PG : Bukan, jadi apa pun alasannya kenapa kita bersikap kasar kepada istri itu tetap tidak dibenarkan karena Tuhan meminta kita untuk mengasihi dan memperlakukan istri dengan lembut dan penuh rspek.
GS : Kira-kira faktor apa yang membuat suami bersikap kasar terhadap istrinya, Pak Paul ?
PG : Yang pertama adalah saya kira secara sosial budaya masih ada orang yang mengajarkan bahwa perempuan adalah objek atau alat untuk melayani suami dan memelihara anak-anak, berdasarkan nilai idup ini maka perempuan tidaklah dipandang sama berharganya dengan laki-laki.
Itu sebabnya kita bisa melihat sampai sekarang masih ada orang yang lebih menginginkan anak laki-laki daripada anak perempuan atau kita juga bisa menyaksikan kebanggaan orang tua juga lebih ditumpukan kepada anak laki-laki, sebagai akibatnya dari nilai-nilai sosial budaya ini, akhirnya kita merasa tidak terlalu perlu untuk memberi penghargaan kepada istri dan kita menggangap bahwa apa yang dilakukannya sebagai seorang istri adalah kewajiban belaka atau sesuatu yang sudah seharusnya dilakukan. Jadi dapat kita bayangkan betapa mudahnya nilai hidup seperti ini akhirnya melahirkan sikap kasar dan akhirnya tidak jarang kekerasanlah yang diperbuat terhadap istri.
GS : Kalau itu masalah pengaruh dari sosial budaya, Pak Paul, maka itu adalah sesuatu yang sukar dihindari oleh si suami atau si pria ini tadi, karena memang sejak kecil dia sudah terbentuk seperti itu dan apakah dia mau disalahkan, Pak Paul ?
PG : Sudah tentu dia akan mencoba untuk bersikukuh dan berkata bahwa hal seperti ini tidaklah salah, jadi dia tidak mau berubah. Tapi memang apapun yang sosial budaya katakan memperlakukan istr sebagai objek atau alat dan tidak memunyai harga atau nilai adalah hal yang salah.
Sebab tidak berarti yang ditanamkan oleh lingkungan kita berarti adalah hal yang berkenan kepada Tuhan, ada hal-hal yang ditanamkan oleh lingkungan yang berlawanan dengan kehendak Tuhan. Dan kalau lingkungan kita menekankan bahwa wanita adalah alat yang dipakai dan tidak memiliki harga setinggi laki-laki, maka itu adalah konsep yang keliru dan apa yang tidak berkenan kepada Tuhan, maka kita harus mengubahnya.

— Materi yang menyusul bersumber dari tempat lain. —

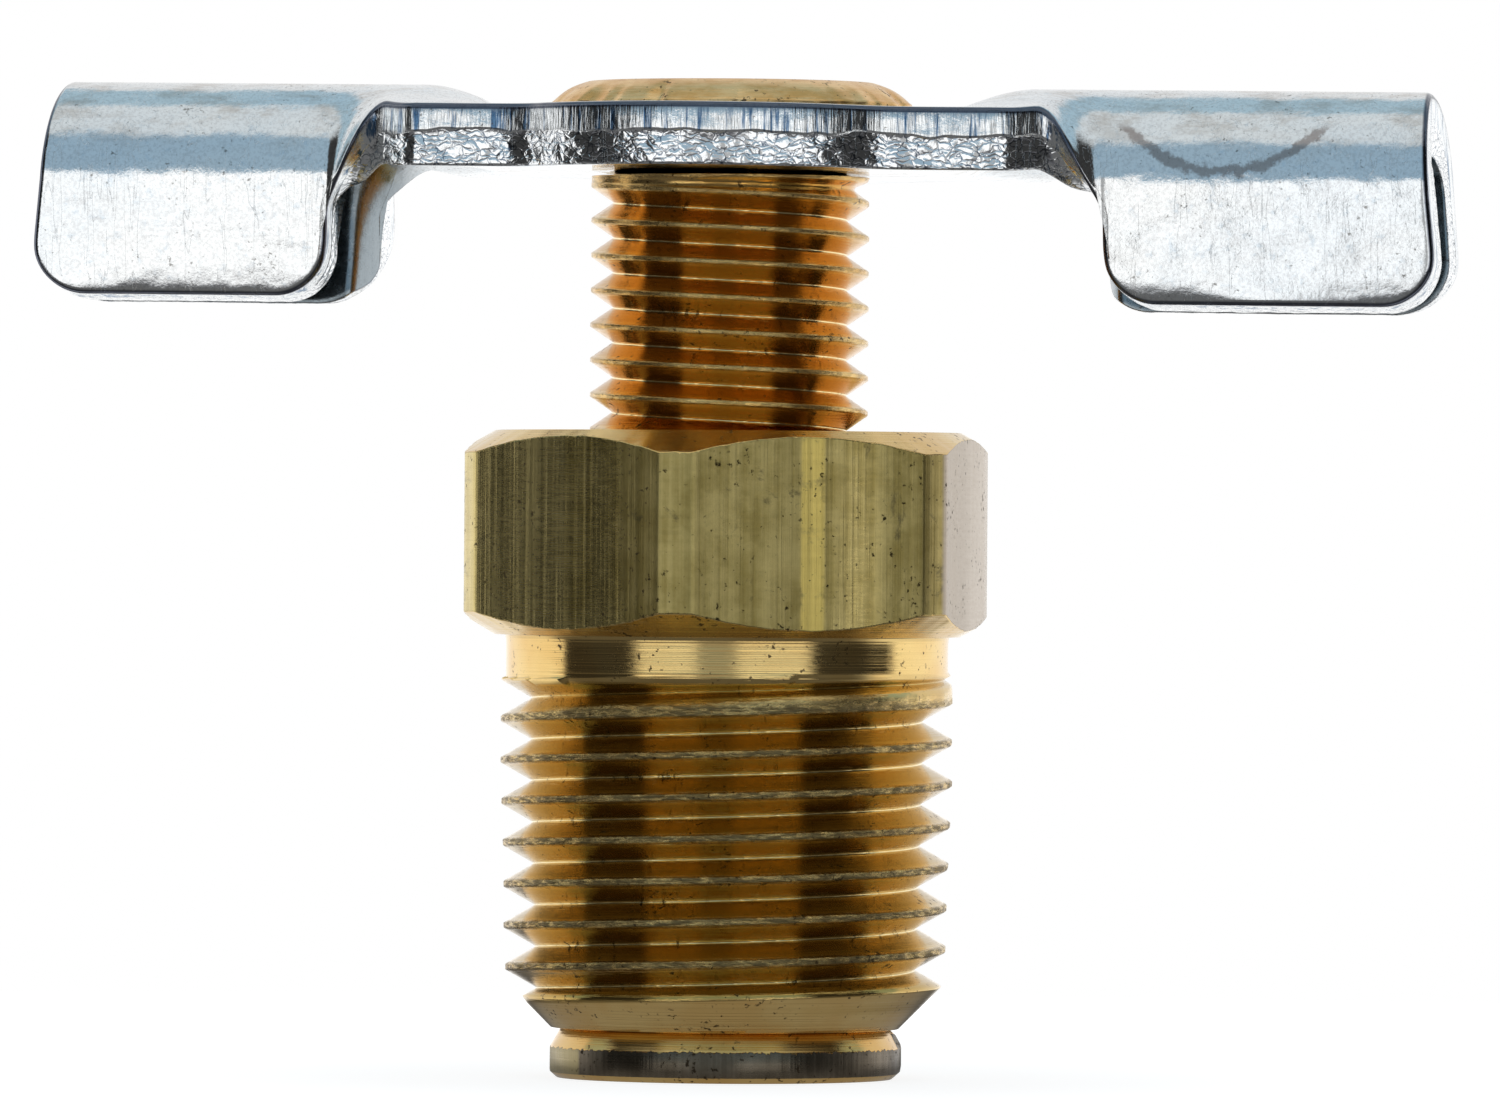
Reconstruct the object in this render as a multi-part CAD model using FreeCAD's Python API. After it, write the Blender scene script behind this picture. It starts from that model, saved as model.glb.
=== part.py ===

GS : Tapi kita tidak bisa menggeneralisir bahwa suatu etnis tertentu pasti menjadi orang keras, buktinya ada suami-suami yang dari etnis itu memang bisa lembut terhadap istrinya, dan ini bagaimana, Pak Paul ?
PG : Memang ada Pak Gunawan, dalam lingkungan tertentu ada anggapan suami yang memberi perhatian yang besar pada si istri dipandang sebagai suami yang lemah, Pak Gunawan, hal ini sangat disayankan tapi ada lingkungan yang seperti ini.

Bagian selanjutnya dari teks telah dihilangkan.